╭──

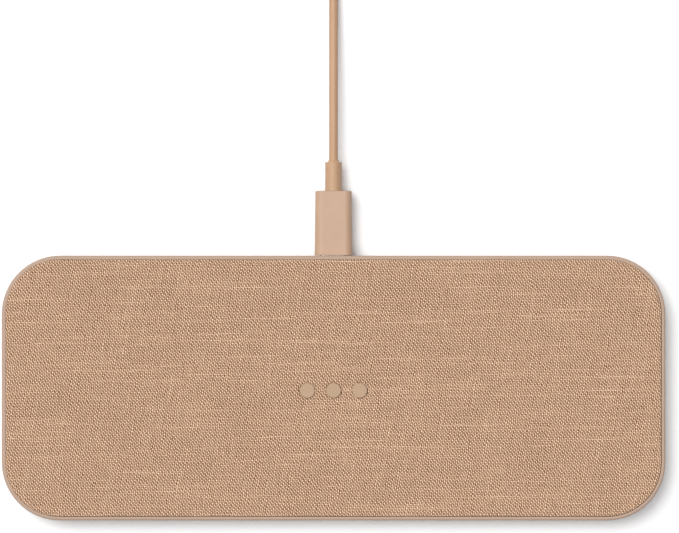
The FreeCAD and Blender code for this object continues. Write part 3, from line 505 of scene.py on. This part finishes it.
def wire(name, points, radius, resolution, sides):
    """Round cord on one open NURBS spline with these control points."""
    curve = bpy.data.curves.new(name, "CURVE")
    curve.dimensions = "3D"
    curve.bevel_depth = radius
    curve.bevel_resolution = sides
    curve.use_fill_caps = True
    spline = curve.splines.new("NURBS")
    spline.points.add(len(points) - 1)
    for point, place in zip(spline.points, points):
        point.co = (*place, 1.0)
    spline.order_u = 3
    spline.use_endpoint_u = True
    spline.resolution_u = resolution
    item = bpy.data.objects.new(name, curve)
    bpy.context.collection.objects.link(item)
    return item


def span(node):
    """Middle and half size of a CAD node's box."""
    low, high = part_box(node)
    return (low + high) / 2, (high - low) / 2


# ---- top panel --------------------------------------------------------------

STUD_PITCH = 7.8 * MM
STUD_HOLE = 4.6 * MM          # around studs of 4.5 mm
HOLE_SHIFT = Vector((0.04, -0.04, 0)) * MM     # the cloth's holes sit a little off the studs
LINEN_THICK = 0.5 * MM
LINEN_ROLL = 0.3 * MM
LINEN_STEP = 1.5 * MM
HEM = 4.0 * MM
SEAM_FILL = 0.10 * MM         # the nap of the cloth fills part of the seam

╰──

Reproduce the material above exactly; please quote every line of it.

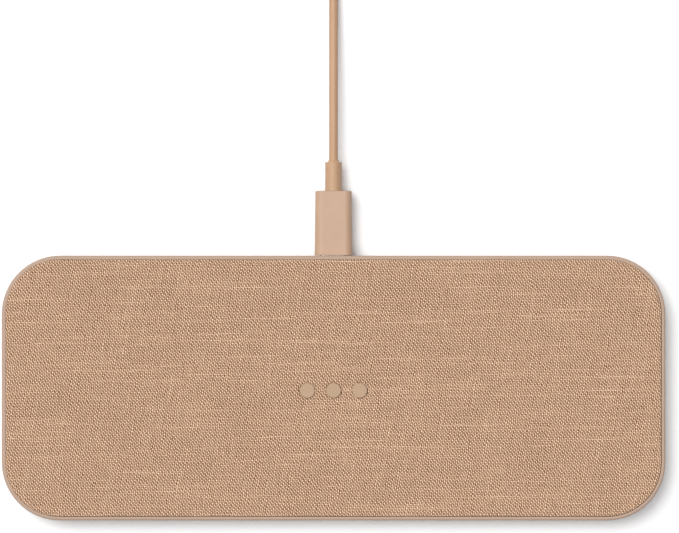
The FreeCAD and Blender code for this object continues. Write part 3, from line 505 of scene.py on. This part finishes it.
def wire(name, points, radius, resolution, sides):
    """Round cord on one open NURBS spline with these control points."""
    curve = bpy.data.curves.new(name, "CURVE")
    curve.dimensions = "3D"
    curve.bevel_depth = radius
    curve.bevel_resolution = sides
    curve.use_fill_caps = True
    spline = curve.splines.new("NURBS")
    spline.points.add(len(points) - 1)
    for point, place in zip(spline.points, points):
        point.co = (*place, 1.0)
    spline.order_u = 3
    spline.use_endpoint_u = True
    spline.resolution_u = resolution
    item = bpy.data.objects.new(name, curve)
    bpy.context.collection.objects.link(item)
    return item


def span(node):
    """Middle and half size of a CAD node's box."""
    low, high = part_box(node)
    return (low + high) / 2, (high - low) / 2


# ---- top panel --------------------------------------------------------------

STUD_PITCH = 7.8 * MM
STUD_HOLE = 4.6 * MM          # around studs of 4.5 mm
HOLE_SHIFT = Vector((0.04, -0.04, 0)) * MM     # the cloth's holes sit a little off the studs
LINEN_THICK = 0.5 * MM
LINEN_ROLL = 0.3 * MM
LINEN_STEP = 1.5 * MM
HEM = 4.0 * MM
SEAM_FILL = 0.10 * MM         # the nap of the cloth fills part of the seam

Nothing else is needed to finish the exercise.